Award-winning playwright, Suzie Miller's work will take to the stage in Mandurah later this month with an outstanding cast alongside lauded director Anthony Skuse.
Sunset Strip examines love, family dysfunction, making the best of bad situations and prosthetic breasts.
After a long bout of chemotherapy to treat breast cancer, Caroline, played by Eloise Snape, returns home to Sunset Strip.
This once thriving summer hot-spot, where the only people left are those who could never leave, now sees the lake completely dried up and the holiday-makers long gone.
Yet Caroline's younger sister, the ever-optimistic Phoebe, played by Emma Jackson, remains doggedly hopeful that things will get better.
Between a stint in rehab, caring for her dementia-suffering father, who has a penchant for training goldfish, and losing her kids temporarily to DOCS, Phoebe has finally managed to find love and security in Teddy, played by Simon Lyndon.
Teddy is a local fella with a big demons and bigger heart, and now that Caroline is back, Phoebe is blindly determined to prove that life can be as fabulous as it once was.
A play about families and people that find themselves placed in sorry situations, as so many do, Sunset Strip is a dark, funny and hopeful look at those 'why me?' moments that touch and colour so many lives.
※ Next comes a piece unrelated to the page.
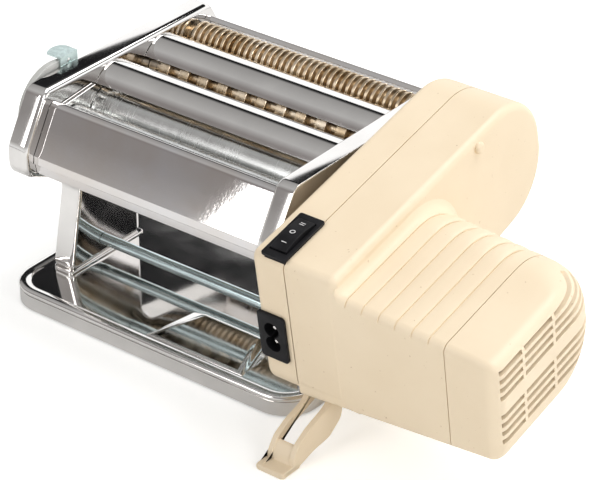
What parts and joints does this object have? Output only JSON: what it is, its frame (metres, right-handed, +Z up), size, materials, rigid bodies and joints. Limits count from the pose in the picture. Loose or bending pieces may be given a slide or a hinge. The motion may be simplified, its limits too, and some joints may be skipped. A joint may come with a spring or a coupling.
{
  "type": "electric pasta maker",
  "caption": "Chromed tabletop pasta machine with smooth rollers, wide and narrow cutters, a thickness regulator and a cream clip-on motor with a support foot.",
  "frame": {"origin": "on the table under the middle of the whole object", "axes": "+X along the rollers towards the motor, +Y to the back, +Z up"},
  "size_m": [0.328, 0.2058, 0.1423],
  "materials": {
    "chrome": "polished",
    "satin_steel": "satin",
    "cutter_steel": "satin",
    "zinc_plate": "zinc plated",
    "gear_steel": "machined",
    "grey_plastic": "matte",
    "cream_plastic": "fine texture",
    "black_plastic": "satin",
    "nylon": "matte",
    "rubber": "matte"
  },
  "bodies": {
    "frame": {"base_plate": "chrome", "rubber_foot_front_left": "rubber", "rubber_foot_front_right": "rubber", "rubber_foot_rear_left": "rubber", "rubber_foot_rear_right": "rubber", "left_side_panel": "chrome", "right_side_panel": "chrome", "front_cover": "chrome", "rear_cover": "chrome", "front_hood": "chrome", "rear_hood": "chrome", "wide_comb_front": "zinc_plate", "wide_comb_rear": "zinc_plate", "narrow_comb_front": "zinc_plate", "narrow_comb_rear": "zinc_plate", "scraper_front": "zinc_plate", "scraper_rear": "zinc_plate", "dough_guide_left": "chrome", "dough_guide_right": "chrome", "tie_rod_lower": "zinc_plate", "tie_rod_lower_nut_left": "zinc_plate", "tie_rod_lower_nut_right": "zinc_plate", "tie_rod_upper": "zinc_plate", "tie_rod_upper_nut_left": "zinc_plate", "tie_rod_upper_nut_right": "zinc_plate", "cover_plate_left": "chrome", "gear_cover_right": "chrome", "regulator_seat": "zinc_plate"},
    "smooth_rear": {"smooth_roller_rear": "satin_steel", "smooth_gear_rear": "gear_steel"},
    "bearing_blocks": {"bearing_block_left": "zinc_plate", "bearing_block_right": "zinc_plate"},
    "smooth_front": {"smooth_roller_front": "satin_steel", "smooth_gear_front": "gear_steel"},
    "wide_rear": {"wide_cutter_rear": "cutter_steel", "wide_gear_rear": "gear_steel"},
    "wide_front": {"wide_cutter_front": "cutter_steel", "wide_gear_front": "gear_steel"},
    "narrow_front": {"narrow_cutter_front": "cutter_steel", "narrow_gear_front": "gear_steel"},
    "narrow_rear": {"narrow_cutter_rear": "cutter_steel", "narrow_gear_rear": "gear_steel"},
    "regulator": {"regulator_disc": "grey_plastic", "regulator_lever": "zinc_plate"},
    "motor_unit": {"motor_housing": "cream_plastic", "arm_inner_shell": "cream_plastic", "end_cap": "cream_plastic", "switch_body": "black_plastic", "inlet_body": "black_plastic", "inlet_pin_upper": "chrome", "inlet_pin_lower": "chrome", "motor_can": "satin_steel", "support_foot_pin": "zinc_plate"},
    "drive": {"drive_gear": "nylon"},
    "idler_rear": {"idler_gear_rear": "nylon"},
    "idler_front": {"idler_gear_front": "nylon"},
    "rotor": {"motor_shaft": "satin_steel"},
    "rocker": {"switch_rocker": "black_plastic"},
    "foot": {"support_foot": "cream_plastic"}
  },
  "joints": [
    {"name": "smooth_rear_spin", "type": "hinge", "parent": "frame", "child": "smooth_rear", "pos_m": [-0.06454, -0.0025, 0.099], "axis": [1, 0, 0], "continuous": true},
    {"name": "roller_gap", "type": "slide", "parent": "frame", "child": "bearing_blocks", "axis": [0, 1, 0], "range_m": [0, 0.0026]},
    {"name": "smooth_front_spin", "type": "hinge", "parent": "bearing_blocks", "child": "smooth_front", "pos_m": [-0.06454, -0.0304, 0.099], "axis": [1, 0, 0], "continuous": true},
    {"name": "wide_rear_spin", "type": "hinge", "parent": "frame", "child": "wide_rear", "pos_m": [-0.06454, 0.0381, 0.1075], "axis": [1, 0, 0], "continuous": true},
    {"name": "wide_front_spin", "type": "hinge", "parent": "frame", "child": "wide_front", "pos_m": [-0.06454, 0.02186, 0.10405], "axis": [1, 0, 0], "continuous": true},
    {"name": "narrow_front_spin", "type": "hinge", "parent": "frame", "child": "narrow_front", "pos_m": [-0.06454, 0.05686, 0.10755], "axis": [1, 0, 0], "continuous": true},
    {"name": "narrow_rear_spin", "type": "hinge", "parent": "frame", "child": "narrow_rear", "pos_m": [-0.06454, 0.0731, 0.111], "axis": [1, 0, 0], "continuous": true},
    {"name": "regulator_turn", "type": "hinge", "parent": "frame", "child": "regulator", "pos_m": [-0.06454, -0.0259, 0.104], "axis": [1, 0, 0], "range_deg": [0, 160]},
    {"name": "motor_pull_off", "type": "slide", "parent": "frame", "child": "motor_unit", "axis": [1, 0, 0], "range_m": [0, 0.06]},
    {"name": "drive_spin", "type": "hinge", "parent": "motor_unit", "child": "drive", "pos_m": [0.02546, 0.05686, 0.10755], "axis": [1, 0, 0], "continuous": true},
    {"name": "idler_rear_spin", "type": "hinge", "parent": "motor_unit", "child": "idler_rear", "pos_m": [0.02546, 0.02259, 0.09575], "axis": [1, 0, 0], "continuous": true},
    {"name": "idler_front_spin", "type": "hinge", "parent": "motor_unit", "child": "idler_front", "pos_m": [0.02546, -0.00814, 0.08517], "axis": [1, 0, 0], "continuous": true},
    {"name": "rotor_spin", "type": "hinge", "parent": "motor_unit", "child": "rotor", "pos_m": [0.02546, -0.0306, 0.07743], "axis": [1, 0, 0], "continuous": true},
    {"name": "switch_rock", "type": "hinge", "parent": "motor_unit", "child": "rocker", "pos_m": [0.03936, -0.07127, 0.11404], "axis": [1, 0, 0], "range_deg": [-10, 10]},
    {"name": "foot_fold", "type": "hinge", "parent": "motor_unit", "child": "foot", "pos_m": [-0.06454, -0.0569, 0.025], "axis": [1, 0, 0], "range_deg": [0, 130]}
  ],
  "couplings": [
    {"joint": "smooth_front_spin", "follows": "smooth_rear_spin", "ratio": -1},
    {"joint": "regulator_turn", "follows": "roller_gap", "rad_per_m": 1073.9},
    {"joint": "wide_front_spin", "follows": "wide_rear_spin", "ratio": -1},
    {"joint": "narrow_front_spin", "follows": "drive_spin", "ratio": 1},
    {"joint": "narrow_rear_spin", "follows": "drive_spin", "ratio": -1},
    {"joint": "idler_rear_spin", "follows": "drive_spin", "ratio": -1.2308},
    {"joint": "idler_front_spin", "follows": "drive_spin", "ratio": 1.2308},
    {"joint": "rotor_spin", "follows": "drive_spin", "ratio": -2.6667}
  ]
}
Miller's deft writing and Skuse's razor-sharp direction perfectly reflects how people bumble through life against all sorts of challenges, some of which leave scars but make people stronger, and some that will never be completely overcome.
Sunset Strip will take to the stage at the Mandurah Performing Arts Centre on Wednesday, October 30.
The production is supported by Ramsay Health Care with experts available to chat to after the performance.